*EXERCISE OBJECTIVE:* Reproduce all of the listing below without alteration.

*PROVIDED DATA:*
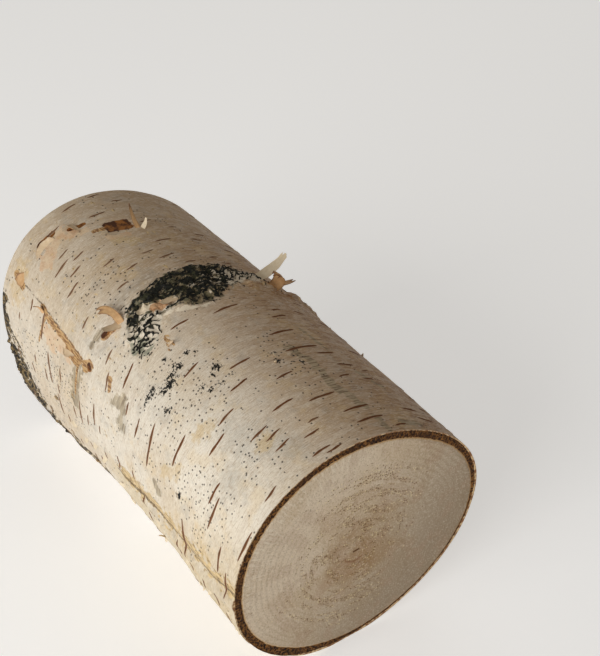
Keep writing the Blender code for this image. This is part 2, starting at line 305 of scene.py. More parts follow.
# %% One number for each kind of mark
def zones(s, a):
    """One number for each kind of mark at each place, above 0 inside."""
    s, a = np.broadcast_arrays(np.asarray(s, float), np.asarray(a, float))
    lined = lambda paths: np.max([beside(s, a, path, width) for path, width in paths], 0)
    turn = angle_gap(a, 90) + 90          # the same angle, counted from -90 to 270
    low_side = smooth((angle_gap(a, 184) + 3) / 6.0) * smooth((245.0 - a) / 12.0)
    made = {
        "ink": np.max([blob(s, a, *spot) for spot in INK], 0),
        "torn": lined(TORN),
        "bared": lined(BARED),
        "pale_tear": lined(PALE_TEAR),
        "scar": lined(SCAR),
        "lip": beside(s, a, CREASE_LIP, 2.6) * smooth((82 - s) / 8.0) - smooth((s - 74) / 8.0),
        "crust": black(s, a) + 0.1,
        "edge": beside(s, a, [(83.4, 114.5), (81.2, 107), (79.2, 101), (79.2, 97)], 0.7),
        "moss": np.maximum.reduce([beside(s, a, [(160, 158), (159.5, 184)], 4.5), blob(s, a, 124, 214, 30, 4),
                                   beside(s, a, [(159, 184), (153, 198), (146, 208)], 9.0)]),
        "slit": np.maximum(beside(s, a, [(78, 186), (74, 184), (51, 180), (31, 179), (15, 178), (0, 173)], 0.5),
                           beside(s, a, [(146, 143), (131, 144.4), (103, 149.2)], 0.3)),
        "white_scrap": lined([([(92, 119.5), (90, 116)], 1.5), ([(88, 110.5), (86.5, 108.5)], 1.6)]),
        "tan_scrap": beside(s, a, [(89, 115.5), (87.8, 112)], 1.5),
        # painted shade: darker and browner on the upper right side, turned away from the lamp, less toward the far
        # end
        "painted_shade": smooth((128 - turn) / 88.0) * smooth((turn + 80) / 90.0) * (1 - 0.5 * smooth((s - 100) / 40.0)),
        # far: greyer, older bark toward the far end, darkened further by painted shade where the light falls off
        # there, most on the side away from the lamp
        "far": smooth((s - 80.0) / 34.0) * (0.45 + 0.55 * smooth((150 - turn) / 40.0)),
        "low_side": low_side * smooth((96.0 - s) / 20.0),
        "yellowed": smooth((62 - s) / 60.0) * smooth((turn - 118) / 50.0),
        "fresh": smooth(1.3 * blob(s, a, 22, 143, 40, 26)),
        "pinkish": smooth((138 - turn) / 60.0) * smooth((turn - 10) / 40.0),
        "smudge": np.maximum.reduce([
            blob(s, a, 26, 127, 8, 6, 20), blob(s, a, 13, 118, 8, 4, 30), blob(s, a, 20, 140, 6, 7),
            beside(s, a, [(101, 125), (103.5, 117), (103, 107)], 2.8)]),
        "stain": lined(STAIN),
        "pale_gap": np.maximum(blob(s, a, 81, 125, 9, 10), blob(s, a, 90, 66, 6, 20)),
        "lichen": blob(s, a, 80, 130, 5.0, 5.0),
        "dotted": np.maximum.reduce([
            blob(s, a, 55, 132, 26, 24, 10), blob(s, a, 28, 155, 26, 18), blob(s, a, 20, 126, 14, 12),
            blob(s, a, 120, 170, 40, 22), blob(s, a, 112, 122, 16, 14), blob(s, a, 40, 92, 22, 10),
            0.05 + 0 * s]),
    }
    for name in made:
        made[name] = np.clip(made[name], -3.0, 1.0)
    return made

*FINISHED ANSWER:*
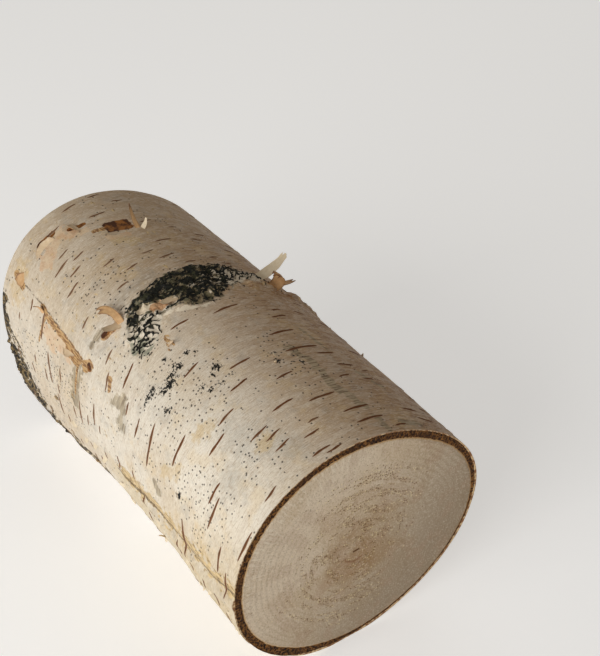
Keep writing the Blender code for this image. This is part 2, starting at line 305 of scene.py. More parts follow.
# %% One number for each kind of mark
def zones(s, a):
    """One number for each kind of mark at each place, above 0 inside."""
    s, a = np.broadcast_arrays(np.asarray(s, float), np.asarray(a, float))
    lined = lambda paths: np.max([beside(s, a, path, width) for path, width in paths], 0)
    turn = angle_gap(a, 90) + 90          # the same angle, counted from -90 to 270
    low_side = smooth((angle_gap(a, 184) + 3) / 6.0) * smooth((245.0 - a) / 12.0)
    made = {
        "ink": np.max([blob(s, a, *spot) for spot in INK], 0),
        "torn": lined(TORN),
        "bared": lined(BARED),
        "pale_tear": lined(PALE_TEAR),
        "scar": lined(SCAR),
        "lip": beside(s, a, CREASE_LIP, 2.6) * smooth((82 - s) / 8.0) - smooth((s - 74) / 8.0),
        "crust": black(s, a) + 0.1,
        "edge": beside(s, a, [(83.4, 114.5), (81.2, 107), (79.2, 101), (79.2, 97)], 0.7),
        "moss": np.maximum.reduce([beside(s, a, [(160, 158), (159.5, 184)], 4.5), blob(s, a, 124, 214, 30, 4),
                                   beside(s, a, [(159, 184), (153, 198), (146, 208)], 9.0)]),
        "slit": np.maximum(beside(s, a, [(78, 186), (74, 184), (51, 180), (31, 179), (15, 178), (0, 173)], 0.5),
                           beside(s, a, [(146, 143), (131, 144.4), (103, 149.2)], 0.3)),
        "white_scrap": lined([([(92, 119.5), (90, 116)], 1.5), ([(88, 110.5), (86.5, 108.5)], 1.6)]),
        "tan_scrap": beside(s, a, [(89, 115.5), (87.8, 112)], 1.5),
        # painted shade: darker and browner on the upper right side, turned away from the lamp, less toward the far
        # end
        "painted_shade": smooth((128 - turn) / 88.0) * smooth((turn + 80) / 90.0) * (1 - 0.5 * smooth((s - 100) / 40.0)),
        # far: greyer, older bark toward the far end, darkened further by painted shade where the light falls off
        # there, most on the side away from the lamp
        "far": smooth((s - 80.0) / 34.0) * (0.45 + 0.55 * smooth((150 - turn) / 40.0)),
        "low_side": low_side * smooth((96.0 - s) / 20.0),
        "yellowed": smooth((62 - s) / 60.0) * smooth((turn - 118) / 50.0),
        "fresh": smooth(1.3 * blob(s, a, 22, 143, 40, 26)),
        "pinkish": smooth((138 - turn) / 60.0) * smooth((turn - 10) / 40.0),
        "smudge": np.maximum.reduce([
            blob(s, a, 26, 127, 8, 6, 20), blob(s, a, 13, 118, 8, 4, 30), blob(s, a, 20, 140, 6, 7),
            beside(s, a, [(101, 125), (103.5, 117), (103, 107)], 2.8)]),
        "stain": lined(STAIN),
        "pale_gap": np.maximum(blob(s, a, 81, 125, 9, 10), blob(s, a, 90, 66, 6, 20)),
        "lichen": blob(s, a, 80, 130, 5.0, 5.0),
        "dotted": np.maximum.reduce([
            blob(s, a, 55, 132, 26, 24, 10), blob(s, a, 28, 155, 26, 18), blob(s, a, 20, 126, 14, 12),
            blob(s, a, 120, 170, 40, 22), blob(s, a, 112, 122, 16, 14), blob(s, a, 40, 92, 22, 10),
            0.05 + 0 * s]),
    }
    for name in made:
        made[name] = np.clip(made[name], -3.0, 1.0)
    return made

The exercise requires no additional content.